Beginning May 1, all property-specific fishing regulations will be lifted on J.C. Murphey Lake at Willow Slough Fish & Wildlife Area (FWA) in Newton County in anticipation of upcoming renovations on the lake in 2022.

Until further notice, starting May 1, bag and size limits will be the same as the statewide limits for other Indiana water bodies. These include:

  • Bluegill – no bag limit; no size limit
  • Redear sunfish – bag limit of 25; no size limit
  • Crappie – bag limit of 25; no size limit
  • Largemouth bass – bag limit of 5; minimum size of 14 inches 
  • Channel catfish – bag limit of 10, only 1 may be over 28 inches
  • Northern pike – bag limit of 3, minimum size of 24 inches, and only 1 may be over 30 inches
  • The lake requires periodic renovations to maintain habitat for the maximum number of species and recreational opportunities.
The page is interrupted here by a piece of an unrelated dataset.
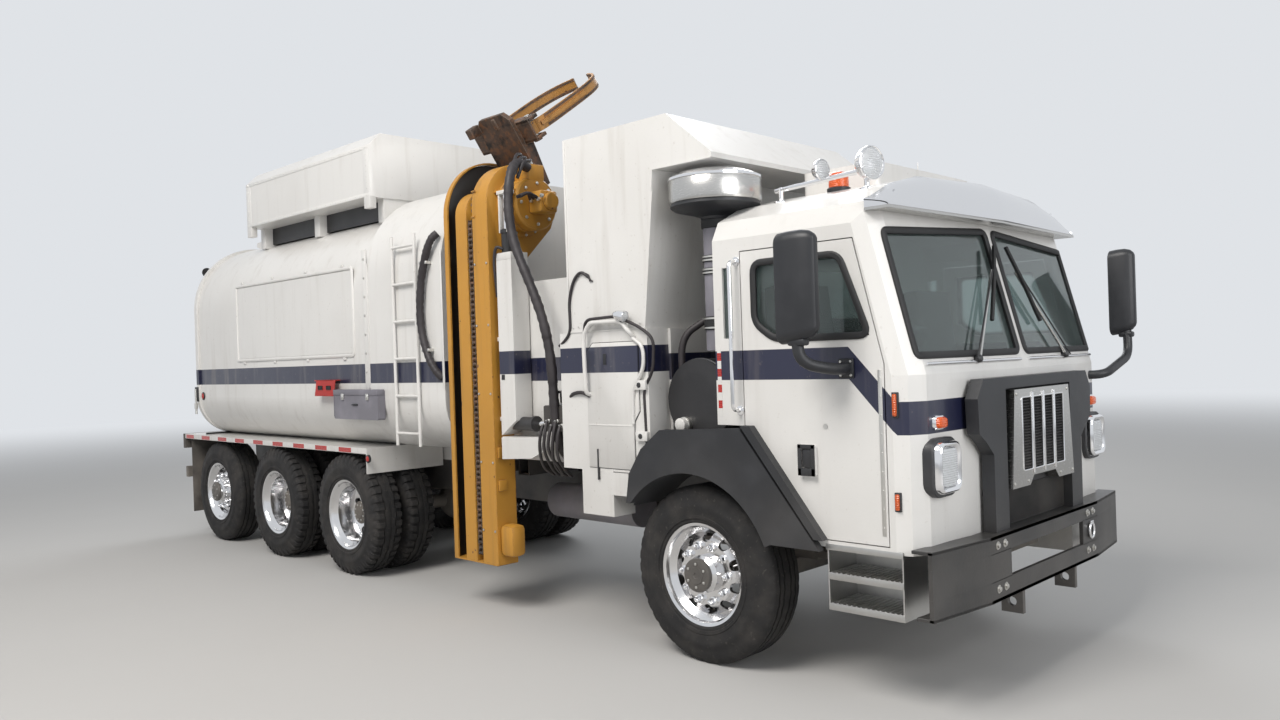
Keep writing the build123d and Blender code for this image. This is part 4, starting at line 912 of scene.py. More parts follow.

The renovation will not only encourage habitat for rare and endangered species, but also
  • will improve opportunities for waterfowl hunters, anglers, trappers and wildlife viewers.

The drawdown at J.C. Murphey Lake is scheduled to begin in early spring of 2022. Recreational opportunities will be affected while the lake is dewatered and maintenance is performed. Lake renovations are expected to take until fall of 2023 to complete.